• Aim: Examine the entries and show every line in which the word "into" is found.

::::

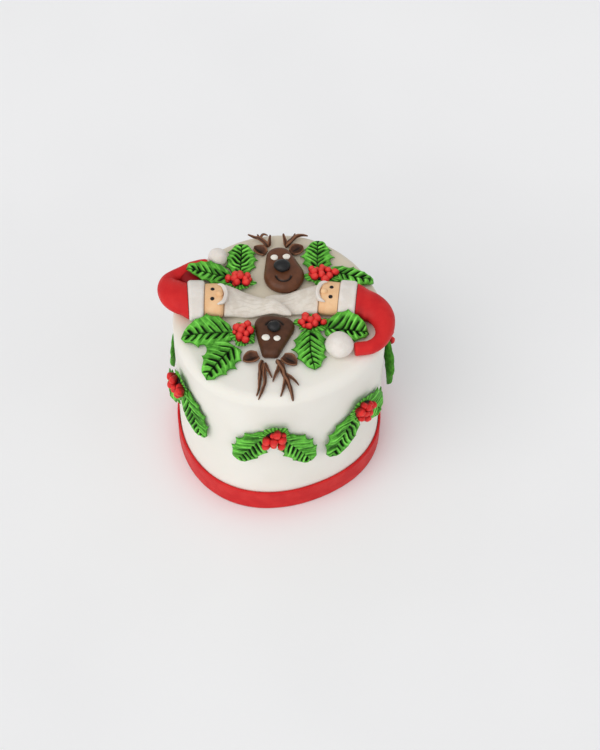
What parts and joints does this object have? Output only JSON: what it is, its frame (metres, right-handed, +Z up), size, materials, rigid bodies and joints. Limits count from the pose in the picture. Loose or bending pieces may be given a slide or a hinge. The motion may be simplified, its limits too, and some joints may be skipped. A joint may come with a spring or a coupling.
{
  "type": "christmas cake",
  "caption": "Round cake covered in white sugar paste, with a red band at the foot, holly sprigs round the side, and reindeer heads, bearded heads in red hats and holly on top.",
  "frame": {"origin": "centre of the cake's flat foot, on the surface that it stands on", "axes": "+Z up; -Y towards the front, where the sprig faces the viewer; +X to the viewer's right"},
  "size_m": [0.1682, 0.1718, 0.1464],
  "materials": {
    "white_paste": "satin",
    "pale_paste": "matte",
    "red_paste": "satin",
    "berry_red": "satin",
    "leaf_green": "satin",
    "reindeer_brown": "satin",
    "antler_brown": "satin",
    "black_paste": "satin",
    "tan_paste": "matte"
  },
  "bodies": {
    "root": {"cake": "white_paste", "ribbon": "red_paste", "beard_left": "pale_paste", "beard_right": "pale_paste", "moustache_left": "pale_paste", "moustache_right": "pale_paste", "brim_left": "pale_paste", "brim_right": "pale_paste", "pompom_left": "pale_paste", "pompom_right": "pale_paste", "face_left": "tan_paste", "face_right": "tan_paste", "hat_left": "red_paste", "hat_right": "red_paste", "reindeer_back_head": "reindeer_brown", "reindeer_back_nose": "black_paste", "reindeer_back_ear_left": "antler_brown", "reindeer_back_ear_right": "antler_brown", "reindeer_back_antler_left": "antler_brown", "reindeer_back_antler_right": "antler_brown", "reindeer_front_head": "reindeer_brown", "reindeer_front_nose": "black_paste", "reindeer_front_ear_left": "antler_brown", "reindeer_front_ear_right": "antler_brown", "reindeer_front_antler_left": "antler_brown", "reindeer_front_antler_right": "antler_brown", "holly_back_left_upright": "leaf_green", "holly_back_left_level": "leaf_green", "holly_back_right_upright": "leaf_green", "holly_back_right_level": "leaf_green", "holly_front_left_level": "leaf_green", "holly_front_left_low": "leaf_green", "holly_front_right_low": "leaf_green", "holly_front_right_level": "leaf_green", "berries_back_left": "berry_red", "berries_back_right": "berry_red", "berries_front_left": "berry_red", "berries_front_right": "berry_red", "side_leaf_left_1": "leaf_green", "side_leaf_right_1": "leaf_green", "side_berries_1": "berry_red", "side_leaf_left_2": "leaf_green", "side_leaf_right_2": "leaf_green", "side_berries_2": "berry_red", "side_leaf_left_3": "leaf_green", "side_leaf_right_3": "leaf_green", "side_berries_3": "berry_red", "side_leaf_left_4": "leaf_green", "side_leaf_right_4": "leaf_green", "side_berries_4": "berry_red", "side_leaf_left_5": "leaf_green", "side_leaf_right_5": "leaf_green", "side_berries_5": "berry_red", "side_leaf_left_6": "leaf_green", "side_leaf_right_6": "leaf_green", "side_berries_6": "berry_red", "side_leaf_left_7": "leaf_green", "side_leaf_right_7": "leaf_green", "side_berries_7": "berry_red"}
  },
  "joints": []
}
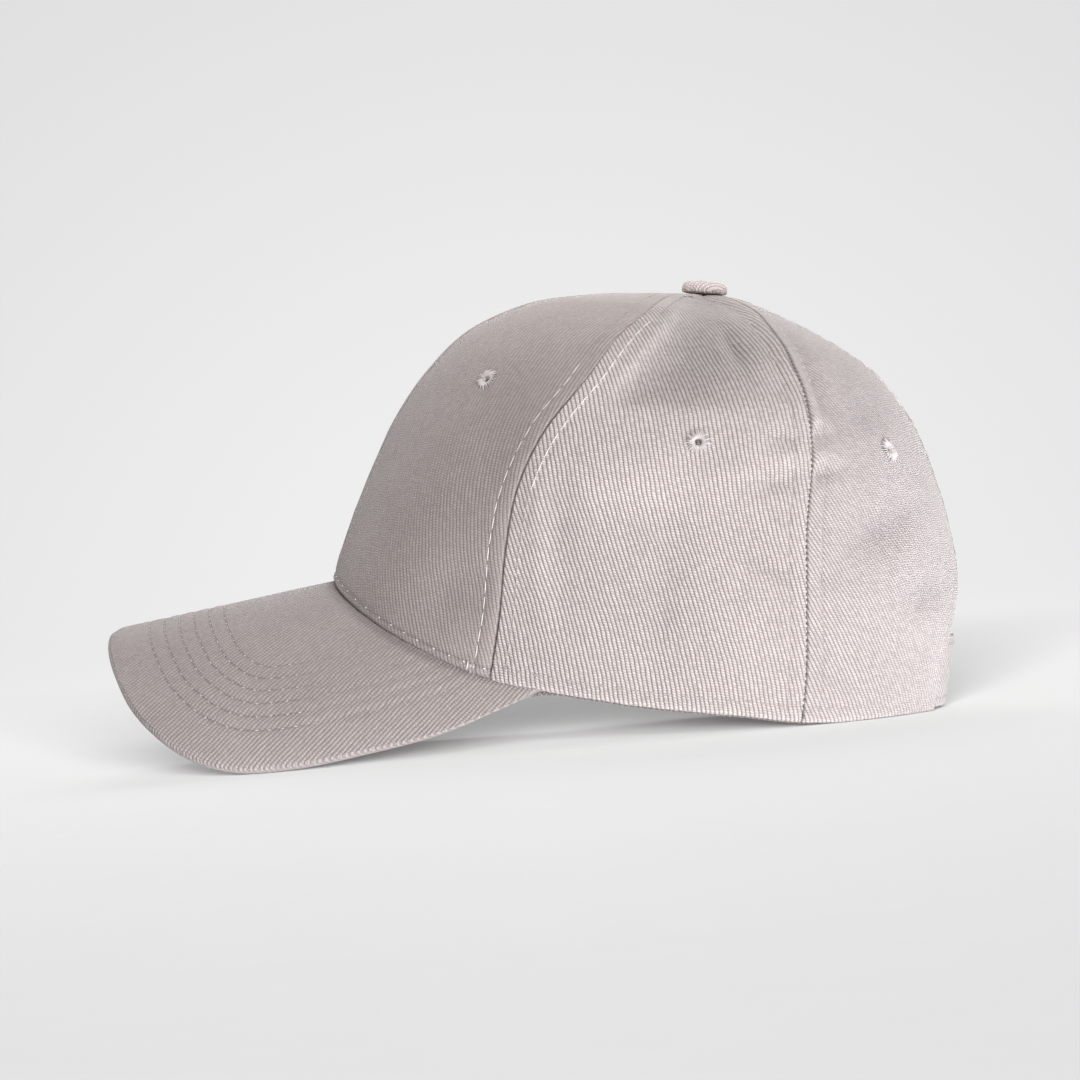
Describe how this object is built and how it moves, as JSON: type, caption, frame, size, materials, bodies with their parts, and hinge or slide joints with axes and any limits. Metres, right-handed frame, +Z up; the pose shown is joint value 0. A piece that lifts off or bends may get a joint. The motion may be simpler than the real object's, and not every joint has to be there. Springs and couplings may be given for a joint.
{
  "type": "six-panel cap",
  "caption": "Panelled twill cap with an arched peak, a covered button, embroidered eyelets and a half-moon back opening closed by a strap.",
  "frame": {"origin": "centre of the cap's footprint, on the surface that it rests on", "axes": "+Z up, the peak points to -Y, the wearer's left is +X"},
  "size_m": [0.1568, 0.2736, 0.1432],
  "materials": {
    "twill": "coarse cotton twill, light warm grey, matt with a soft sheen",
    "band_cloth": "plain woven cotton band, matt",
    "thread": "wound embroidery thread, soft gloss"
  },
  "bodies": {
    "root": {"panel_front_left": "twill", "panel_front_right": "twill", "panel_side_left": "twill", "panel_side_right": "twill", "panel_rear_left": "twill", "panel_rear_right": "twill", "peak": "twill", "button": "twill", "back_strap": "twill", "sweatband": "band_cloth", "eyelet_front_left": "thread", "eyelet_front_right": "thread", "eyelet_side_left": "thread", "eyelet_side_right": "thread", "eyelet_rear_left": "thread", "eyelet_rear_right": "thread"}
  },
  "joints": []
}
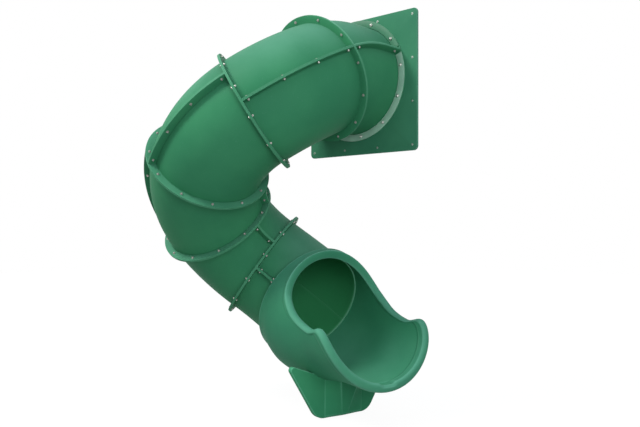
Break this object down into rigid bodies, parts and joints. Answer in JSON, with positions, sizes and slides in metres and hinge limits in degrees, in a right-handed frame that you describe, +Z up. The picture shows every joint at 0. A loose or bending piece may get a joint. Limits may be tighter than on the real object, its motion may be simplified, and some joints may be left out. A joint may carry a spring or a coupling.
{
  "type": "spiral tube slide",
  "caption": "Enclosed spiral tube slide of bolted half-shell elbows, with a square entrance panel at the top and an open scoop on a splayed foot at the exit.",
  "frame": {"origin": "middle of the entrance opening, in the back plane of the mounting panel, which lies on the tower's wall", "axes": "+Z up; +Y into the tower, square to the panel; +X to the right for someone facing the tower from outside"},
  "size_m": [1.504, 1.2886, 2.259],
  "materials": {
    "slide_green": "moulded polyethylene, coloured through, satin to matt",
    "panel_green": "flat sheet plastic, fine matt texture",
    "ring_paint": "pale green painted steel strip",
    "zinc": "zinc plated, dull"
  },
  "bodies": {
    "root": {"collar_screw_1": "zinc", "collar_screw_2": "zinc", "collar_screw_3": "zinc", "elbow_1_lower": "slide_green", "elbow_1_upper": "slide_green", "elbow_2_lower": "slide_green", "elbow_2_upper": "slide_green", "elbow_3_lower": "slide_green", "elbow_3_upper": "slide_green", "elbow_4_lower": "slide_green", "elbow_4_upper": "slide_green", "elbow_5_lower": "slide_green", "elbow_5_upper": "slide_green", "entry_lower": "slide_green", "entry_upper": "slide_green", "exit_foot": "slide_green", "exit_scoop": "slide_green", "foot_screw_1": "zinc", "foot_screw_2": "zinc", "mount_bolt_01": "zinc", "mount_bolt_02": "zinc", "mount_bolt_03": "zinc", "mount_bolt_04": "zinc", "mount_bolt_05": "zinc", "mount_bolt_06": "zinc", "mount_bolt_07": "zinc", "mount_bolt_08": "zinc", "mount_bolt_09": "zinc", "mount_bolt_10": "zinc", "mount_bolt_11": "zinc", "mount_bolt_12": "zinc", "mount_ring_lower": "ring_paint", "mount_ring_upper": "ring_paint", "mounting_panel": "panel_green", "panel_screw_01": "zinc", "panel_screw_02": "zinc", "panel_screw_03": "zinc", "panel_screw_04": "zinc", "panel_screw_05": "zinc", "panel_screw_06": "zinc", "panel_screw_07": "zinc", "panel_screw_08": "zinc", "panel_screw_09": "zinc", "panel_screw_10": "zinc"}
  },
  "joints": []
}
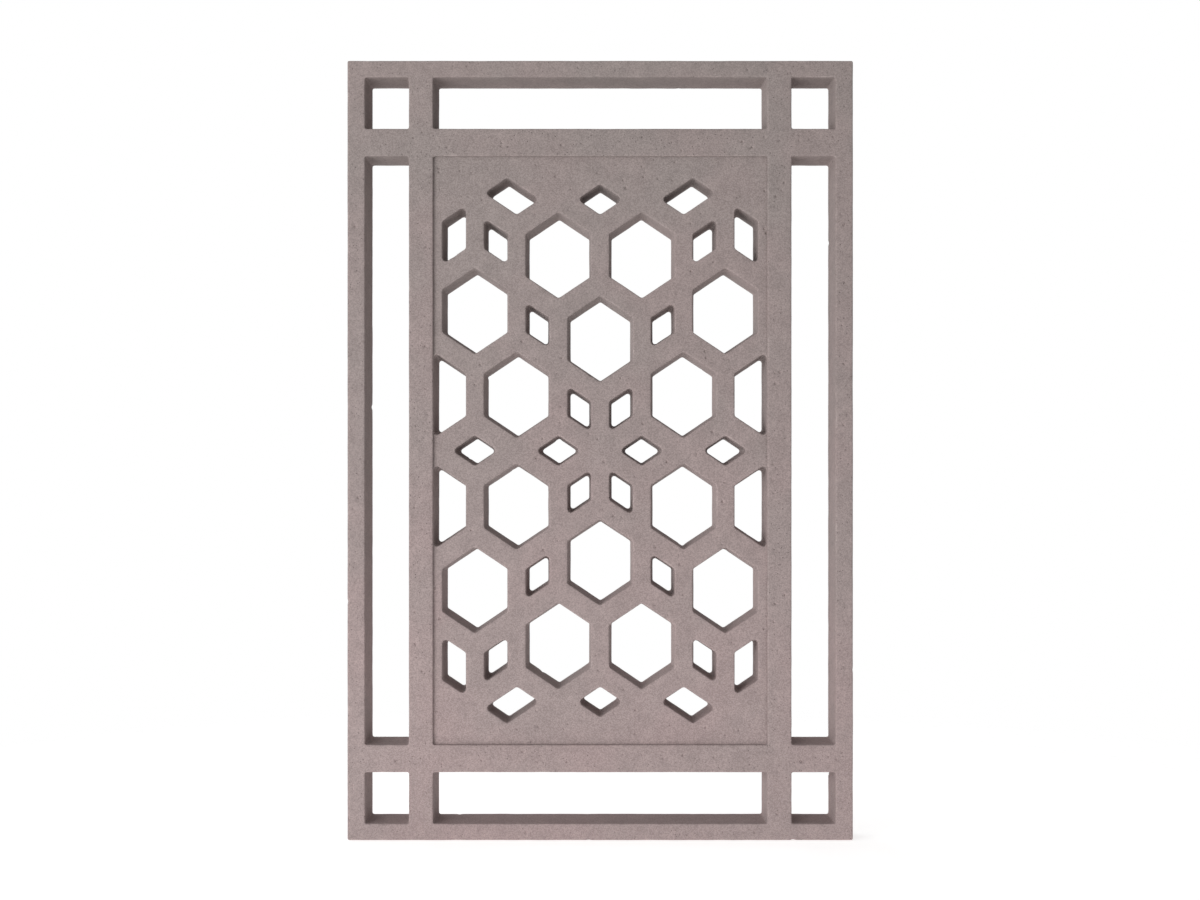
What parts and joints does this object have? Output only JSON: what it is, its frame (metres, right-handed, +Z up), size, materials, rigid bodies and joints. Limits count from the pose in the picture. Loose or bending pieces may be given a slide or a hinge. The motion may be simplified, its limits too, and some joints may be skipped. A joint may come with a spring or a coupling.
{
  "type": "mashrabiya screen",
  "caption": "Cast-stone facade screen: a frame of crossing bars with plain slots round a slightly recessed panel pierced with a lattice of hexagons and lozenges.",
  "frame": {"origin": "middle of the bottom edge, the face that the screen is bedded on", "axes": "+Z up the screen, +X to the right as seen from the front, -Y out of the face"},
  "size_m": [0.65, 0.055, 1.002],
  "materials": {
    "frame_stone": "matt cast stone, grey-mauve, fine sand texture",
    "panel_stone": "matt cast stone, grey-mauve, fine sand texture"
  },
  "bodies": {
    "root": {"frame": "frame_stone", "lattice_panel": "panel_stone"}
  },
  "joints": []
}
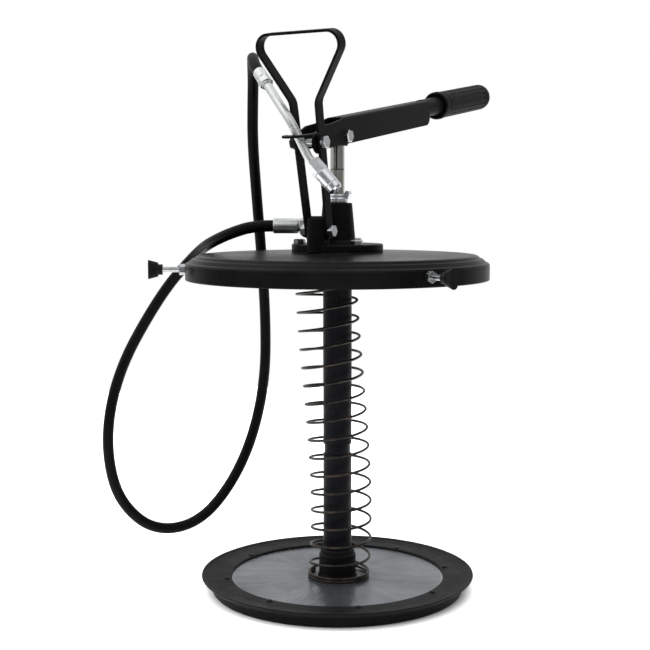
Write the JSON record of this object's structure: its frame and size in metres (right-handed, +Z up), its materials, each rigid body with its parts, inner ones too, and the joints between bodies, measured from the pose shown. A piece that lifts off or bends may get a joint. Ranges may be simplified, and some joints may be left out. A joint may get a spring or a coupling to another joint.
{
  "type": "hand lever bucket pump",
  "caption": "Hand lever bucket pump with drum lid, spring loaded follower plate, suction tube, carrying handle, delivery hose and grease nozzle.",
  "frame": {"origin": "on the suction tube's axis at floor level, under the foot valve", "axes": "+Z up along the suction tube, +X towards the lever's grip, the handle spans Y"},
  "size_m": [0.5706, 0.479, 0.6302],
  "materials": {
    "black_paint": "satin gloss",
    "zinc_fasteners": "zinc plated",
    "zinc_fittings": "zinc plated, smooth",
    "bright_rod": "polished",
    "dark_tube": "dark phosphated, oily",
    "spring_steel": "dark bronze",
    "galvanised_sheet": "galvanised, dull",
    "black_rubber": "matt",
    "black_plastic": "matt"
  },
  "bodies": {
    "root": {"drum_lid": "black_paint", "lid_backing_plate": "black_paint", "pump_head": "black_paint", "carry_handle": "black_paint", "nozzle_holder": "black_paint", "flange_bolts": "zinc_fasteners", "base_bolt": "zinc_fasteners", "base_nut": "zinc_fasteners", "pivot_bolt": "zinc_fasteners", "pivot_nut": "zinc_fasteners", "clamp_nuts": "zinc_fasteners", "gland_nut": "zinc_fittings", "outlet_nut": "zinc_fittings", "outlet_ferrule": "zinc_fittings", "nozzle_ferrule": "zinc_fittings", "nozzle_hex": "zinc_fittings", "nozzle_tube": "zinc_fittings", "coupler_body": "zinc_fittings", "coupler_sleeve": "zinc_fittings", "coupler_jaws": "bright_rod", "upper_tube": "dark_tube", "lower_tube": "dark_tube", "foot_valve_body": "dark_tube", "follower_spring": "spring_steel", "delivery_hose": "black_rubber", "flange_gasket": "black_rubber", "gland_packing": "black_rubber"},
    "lever": {"lever_channel": "black_paint", "lever_tube": "black_paint", "lever_grip": "black_rubber", "rod_pin_bolt": "zinc_fasteners", "rod_pin_nut": "zinc_fasteners"},
    "rod": {"piston_rod": "bright_rod", "rod_eye": "dark_tube", "piston": "bright_rod", "piston_seal": "black_rubber"},
    "follower": {"follower_disc": "galvanised_sheet", "follower_ring": "black_rubber", "follower_screws": "dark_tube", "follower_nuts": "zinc_fasteners", "follower_hub": "dark_tube", "hub_seal": "black_rubber"},
    "foot_check": {"foot_ball": "bright_rod"},
    "clamp_1": {"clamp_screw_1": "zinc_fasteners", "clamp_knob_1": "black_plastic"},
    "clamp_2": {"clamp_screw_2": "zinc_fasteners", "clamp_knob_2": "black_plastic"},
    "clamp_3": {"clamp_screw_3": "zinc_fasteners", "clamp_knob_3": "black_plastic"}
  },
  "joints": [
    {"name": "lever_hinge", "type": "hinge", "parent": "root", "child": "lever", "pos_m": [-0.05983, 0, 0.51206], "axis": [0, -1, 0], "range_deg": [-30, 25]},
    {"name": "rod_slide", "type": "slide", "parent": "root", "child": "rod", "axis": [0, 0, 1], "range_m": [-0.0303, 0.0253]},
    {"name": "follower_slide", "type": "slide", "parent": "root", "child": "follower", "axis": [0, 0, 1], "range_m": [0, 0.28], "stiffness_N_per_m": 120, "springref_m": -0.05, "deforming": ["follower_spring"]},
    {"name": "foot_ball_lift", "type": "slide", "parent": "root", "child": "foot_check", "axis": [0, 0, 1], "range_m": [0, 0.004]},
    {"name": "clamp_slide_1", "type": "slide", "parent": "root", "child": "clamp_1", "axis": [0.9986, 0.0523, 0], "range_m": [-0.012, 0.006]},
    {"name": "clamp_slide_2", "type": "slide", "parent": "root", "child": "clamp_2", "axis": [-0.5446, 0.8387, 0], "range_m": [-0.012, 0.006]},
    {"name": "clamp_slide_3", "type": "slide", "parent": "root", "child": "clamp_3", "axis": [-0.454, -0.891, 0], "range_m": [-0.012, 0.006]}
  ],
  "couplings": [
    {"joint": "rod_slide", "follows": "lever_hinge", "m_per_rad": 0.0576}
  ]
}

::::

• The answer:
Break this object down into rigid bodies, parts and joints. Answer in JSON, with positions, sizes and slides in metres and hinge limits in degrees, in a right-handed frame that you describe, +Z up. The picture shows every joint at 0. A loose or bending piece may get a joint. Limits may be tighter than on the real object, its motion may be simplified, and some joints may be left out. A joint may carry a spring or a coupling.
  "frame": {"origin": "middle of the entrance opening, in the back plane of the mounting panel, which lies on the tower's wall", "axes": "+Z up; +Y into the tower, square to the panel; +X to the right for someone facing the tower from outside"},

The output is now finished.